Beki finishing for Team Naturally Run 1
Medals around our necks, we had group photos just as the sun came out (apart from Lissy, who had raced off to warm up her cold bones too). While it was great to have the option to run as a relay team, I am SO glad we had two teams entered and each had buddies to run with – because otherwise you missed out a bit on the “team vibe”. Maybe if the weather had been different, those of us who finished early would have been able to hang around in the race village and we could have all “run home” and crossed the finish line together.
Team Naturally Run 1 (minus Lissy)
Team Naturally Run 2
Later that afternoon, all the runners and supporters met up at the Grand Duke Pub for celebratory pints. We sat outside and cheered on the last of the marathoners, before moving inside to continue the celebrations.
It was great to hear about the half marathoners experience and celebrate some new PB’s! Jase had managed to capture some of the girls on the route – they all had a fabulous race.
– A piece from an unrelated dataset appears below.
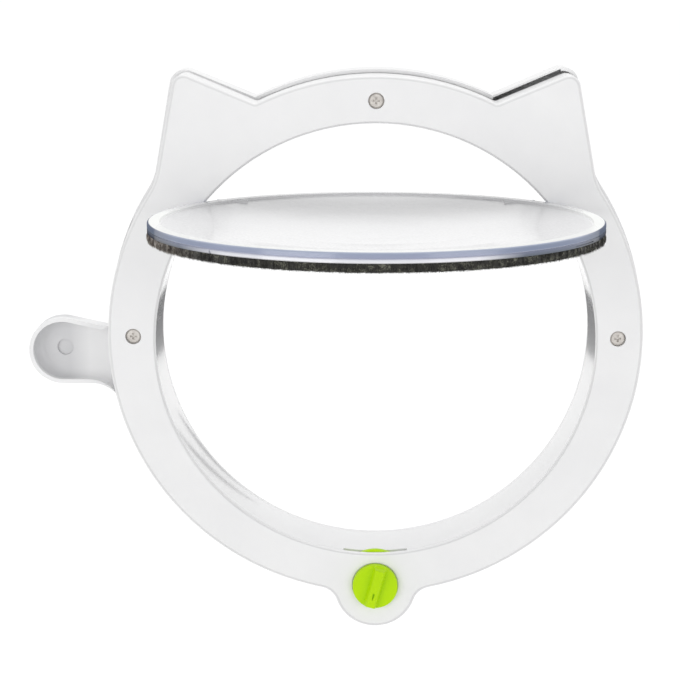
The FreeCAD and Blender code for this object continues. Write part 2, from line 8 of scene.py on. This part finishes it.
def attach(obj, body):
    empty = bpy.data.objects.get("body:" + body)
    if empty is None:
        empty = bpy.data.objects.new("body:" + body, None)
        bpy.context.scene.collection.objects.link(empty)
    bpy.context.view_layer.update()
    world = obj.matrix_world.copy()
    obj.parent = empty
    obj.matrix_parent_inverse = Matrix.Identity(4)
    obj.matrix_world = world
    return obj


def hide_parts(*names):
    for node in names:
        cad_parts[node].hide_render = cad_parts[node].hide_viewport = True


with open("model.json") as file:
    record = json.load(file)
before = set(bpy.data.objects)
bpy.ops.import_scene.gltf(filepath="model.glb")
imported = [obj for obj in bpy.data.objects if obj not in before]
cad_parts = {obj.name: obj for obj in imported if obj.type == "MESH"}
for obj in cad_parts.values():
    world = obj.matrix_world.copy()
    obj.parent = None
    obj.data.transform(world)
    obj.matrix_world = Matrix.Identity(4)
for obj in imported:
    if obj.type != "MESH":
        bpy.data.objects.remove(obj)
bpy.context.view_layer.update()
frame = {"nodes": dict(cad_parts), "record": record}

You can read their race recaps here.
Charlie from Run Round Town and Harriet
Sunday we woke to a sunny day, without a breath of wind (how ironic!) and so we were able to see Geneva in all its gorgeousness before heading back to London.
Even though I didn’t have a great run on Sunday, I had enjoyed the whole weekend – and it was the ideal event for a team to travel to. I’d highly recommend the Geneva Marathon Weekend for a Race-cation, especially with a group of fabulous friends who enjoy chocolate and cheese as much as they do running 😉
Have you ever been on a Race-cation? Where would your ideal run destination be? We are already planning our next adventure!